In the illustrative embodiment, hanger member 54 comprises a closed circular ring sized to slide easily over free and 36 of arm member 34. For example in the illustrative embodiment, arm member 34 is approximately ½ inch in diameter while hanger member 54 is approximately 1 to 1½ inch in diameter. This enables the monitor leads to be quickly removed and replaced from their stored positions. Although the monitor leads 30, 32 in the illustrative embodiment comprise one single and one dual lead, the present invention is not limited to use with a single and dual lead, but may be used with any number and combination of healthcare monitor leads.

In operation, monitor leads 30, 32 are stored in the position shown in FIG. 1 suspended from arm member 34 by hanger members 54. When monitor leads 30, 32 are to be extended to their in-use configuration monitor leads 30, 32 are quickly slid over the free and 36 of arm member 34. Hanger members 54 are located a sufficient distance (d) from the sensor ends 58 such that hanger members 54 do not interfere with use of the sensors attached to monitor leads 30, 32. Once monitor leads 30, 32 are no longer in use, they are easily replaced to their stored position shown in FIG. 1 with minimal effort by sliding hanger members 54 back over the free and 36 of arm member 34.

As described above, monitor leads 30, 32 (and any other leads) are typically removed in unison for simultaneous use such as in a hospital emergency room when the pulse oximeter, EKG, and blood pressure monitor are used simultaneously. Situations may arise, however, in which various monitor leads are used at different times. Accordingly, as shown in FIG. 4, in an alternative embodiment hanger member 74 comprises an open hook attached to a monitor lead 72 by means of a clamp 76. Because hanger member 74 is an open hook it can be removed and replaced from the side of arm member 34 thereby enabling it to be removed and replaced without disturbing other monitor leads stored on arm member 34. Use of an open hook hanger member 74 also enables arm member 34 to have a closed shape (e.g. a closed rectangle) which may be advantageous in some circumstances.

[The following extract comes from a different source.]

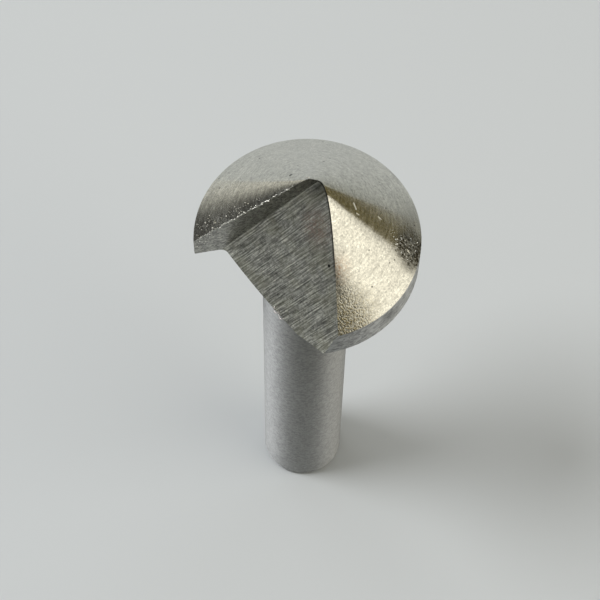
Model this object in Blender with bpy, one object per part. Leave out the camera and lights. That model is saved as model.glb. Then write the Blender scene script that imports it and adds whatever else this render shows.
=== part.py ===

Although certain illustrative embodiments and methods have been disclosed herein, it will be apparent from the foregoing disclosure to those skilled in the art that variations and modifications of such embodiments and methods may be made without departing from the invention. For example, although in the illustrative embodiment, monitor cords 30, 32 hang directly from the monitor, in certain circumstances it may be advantageous to incorporate a strain relief in the monitor cords proximal the monitor end. To that end, a second hanger member 54, 74 may be attached to monitor cords 30, 32 typically from 12-24 inches from the monitor end of the cord so that the cord hangs in a single bight from the first hanger to the second hanger. Accordingly, it is intended that the invention should be limited only to the extent required by the appended claims and the rules and principles of applicable law. Additionally, as used herein, unless otherwise specifically defined, the terms “substantially” or “generally” when used with mathematical concepts or measurements mean within ±10 degrees of angle or within 10 percent of the measurement, whichever is greater.